BEGIN Material to process
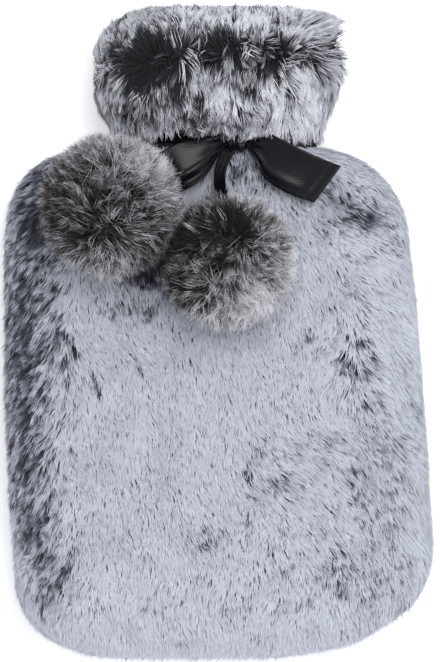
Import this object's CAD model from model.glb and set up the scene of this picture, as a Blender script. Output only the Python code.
END Material to process
BEGIN Material to process
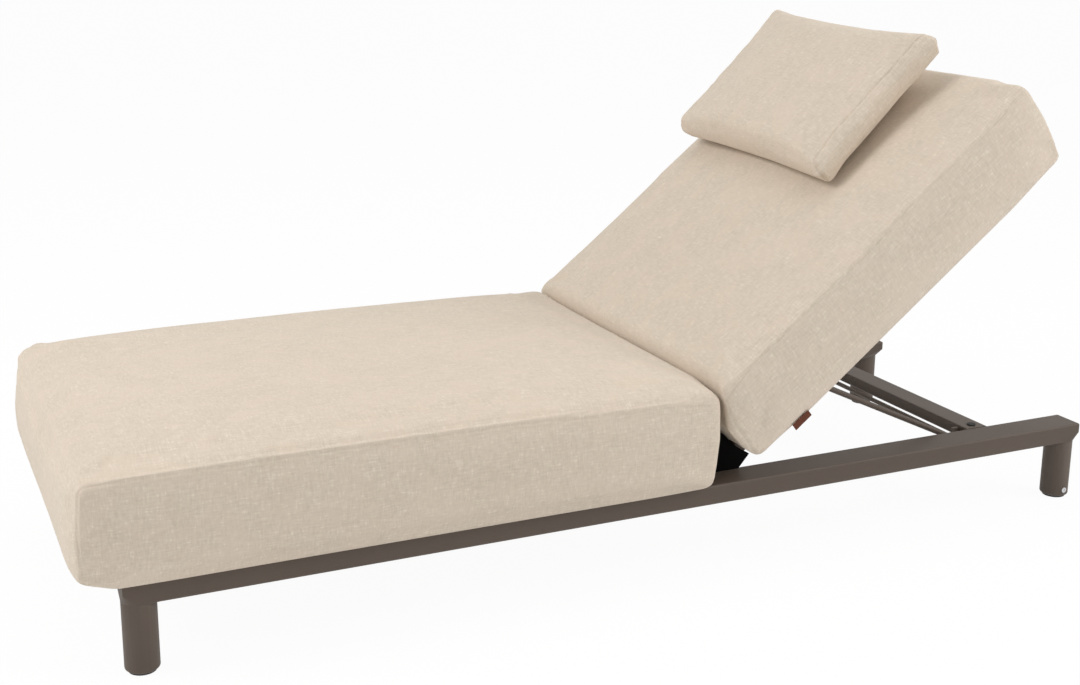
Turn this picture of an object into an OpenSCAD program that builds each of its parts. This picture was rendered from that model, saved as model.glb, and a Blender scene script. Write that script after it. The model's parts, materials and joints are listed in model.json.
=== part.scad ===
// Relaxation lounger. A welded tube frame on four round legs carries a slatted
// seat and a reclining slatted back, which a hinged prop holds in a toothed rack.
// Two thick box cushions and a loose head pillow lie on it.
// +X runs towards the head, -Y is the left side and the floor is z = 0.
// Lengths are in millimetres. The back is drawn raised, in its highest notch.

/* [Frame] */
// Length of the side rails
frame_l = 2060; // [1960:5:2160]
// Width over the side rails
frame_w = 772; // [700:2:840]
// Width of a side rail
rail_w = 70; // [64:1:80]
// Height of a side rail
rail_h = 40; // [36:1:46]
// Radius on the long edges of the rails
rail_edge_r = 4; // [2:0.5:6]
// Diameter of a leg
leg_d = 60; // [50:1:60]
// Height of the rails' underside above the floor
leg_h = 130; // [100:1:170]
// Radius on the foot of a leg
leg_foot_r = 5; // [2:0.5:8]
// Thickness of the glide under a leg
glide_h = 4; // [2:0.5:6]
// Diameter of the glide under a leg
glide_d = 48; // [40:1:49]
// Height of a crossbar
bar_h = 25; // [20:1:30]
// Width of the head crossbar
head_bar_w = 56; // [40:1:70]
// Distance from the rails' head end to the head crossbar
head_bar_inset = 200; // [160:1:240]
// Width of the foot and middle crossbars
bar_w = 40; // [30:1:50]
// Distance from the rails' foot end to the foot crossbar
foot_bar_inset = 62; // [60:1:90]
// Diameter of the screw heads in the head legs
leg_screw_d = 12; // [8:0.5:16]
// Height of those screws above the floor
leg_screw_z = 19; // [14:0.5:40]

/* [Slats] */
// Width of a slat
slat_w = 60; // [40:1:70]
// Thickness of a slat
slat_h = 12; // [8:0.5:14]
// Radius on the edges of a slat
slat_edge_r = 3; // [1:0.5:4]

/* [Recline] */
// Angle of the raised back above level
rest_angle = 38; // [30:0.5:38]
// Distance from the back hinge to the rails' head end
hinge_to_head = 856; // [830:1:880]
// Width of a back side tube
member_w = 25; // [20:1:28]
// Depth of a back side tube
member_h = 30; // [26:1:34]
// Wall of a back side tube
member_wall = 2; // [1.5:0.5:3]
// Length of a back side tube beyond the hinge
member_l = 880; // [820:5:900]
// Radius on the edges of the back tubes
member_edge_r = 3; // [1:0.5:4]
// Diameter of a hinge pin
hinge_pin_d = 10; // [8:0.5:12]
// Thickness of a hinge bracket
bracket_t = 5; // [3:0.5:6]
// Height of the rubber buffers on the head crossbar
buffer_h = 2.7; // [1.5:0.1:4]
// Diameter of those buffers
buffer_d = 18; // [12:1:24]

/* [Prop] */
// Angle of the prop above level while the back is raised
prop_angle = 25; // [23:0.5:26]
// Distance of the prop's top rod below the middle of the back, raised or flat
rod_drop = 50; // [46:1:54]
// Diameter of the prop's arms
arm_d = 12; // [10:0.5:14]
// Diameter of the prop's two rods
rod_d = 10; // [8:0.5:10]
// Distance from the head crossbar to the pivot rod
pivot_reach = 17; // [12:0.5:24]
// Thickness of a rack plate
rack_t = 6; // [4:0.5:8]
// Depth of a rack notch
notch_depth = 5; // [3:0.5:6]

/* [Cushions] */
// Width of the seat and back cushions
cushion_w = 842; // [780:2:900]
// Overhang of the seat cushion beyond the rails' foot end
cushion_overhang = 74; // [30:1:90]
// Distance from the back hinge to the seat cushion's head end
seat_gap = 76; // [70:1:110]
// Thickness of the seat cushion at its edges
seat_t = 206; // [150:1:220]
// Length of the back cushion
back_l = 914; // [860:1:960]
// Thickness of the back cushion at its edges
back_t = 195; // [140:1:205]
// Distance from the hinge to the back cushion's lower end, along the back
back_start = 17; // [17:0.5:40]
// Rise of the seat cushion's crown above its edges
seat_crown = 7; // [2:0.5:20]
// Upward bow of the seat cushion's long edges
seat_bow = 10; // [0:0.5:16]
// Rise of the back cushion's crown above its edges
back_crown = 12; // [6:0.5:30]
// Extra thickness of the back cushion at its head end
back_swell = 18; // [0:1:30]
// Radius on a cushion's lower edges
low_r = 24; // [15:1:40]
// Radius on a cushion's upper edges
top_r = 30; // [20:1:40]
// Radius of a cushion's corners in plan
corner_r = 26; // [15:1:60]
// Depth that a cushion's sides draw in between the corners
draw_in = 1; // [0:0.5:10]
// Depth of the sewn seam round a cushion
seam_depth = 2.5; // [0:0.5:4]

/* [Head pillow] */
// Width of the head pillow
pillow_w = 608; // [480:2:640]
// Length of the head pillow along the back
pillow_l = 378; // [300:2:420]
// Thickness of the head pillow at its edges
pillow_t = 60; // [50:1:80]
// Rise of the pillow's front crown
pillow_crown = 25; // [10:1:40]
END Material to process
**Short task:** Will you return exactly the lines above from the one with "Turn this picture" down to the one with "its highest notch.", counting both as part of the range?

**Response below:**
Turn this picture of an object into an OpenSCAD program that builds each of its parts. This picture was rendered from that model, saved as model.glb, and a Blender scene script. Write that script after it. The model's parts, materials and joints are listed in model.json.
=== part.scad ===
// Relaxation lounger. A welded tube frame on four round legs carries a slatted
// seat and a reclining slatted back, which a hinged prop holds in a toothed rack.
// Two thick box cushions and a loose head pillow lie on it.
// +X runs towards the head, -Y is the left side and the floor is z = 0.
// Lengths are in millimetres. The back is drawn raised, in its highest notch.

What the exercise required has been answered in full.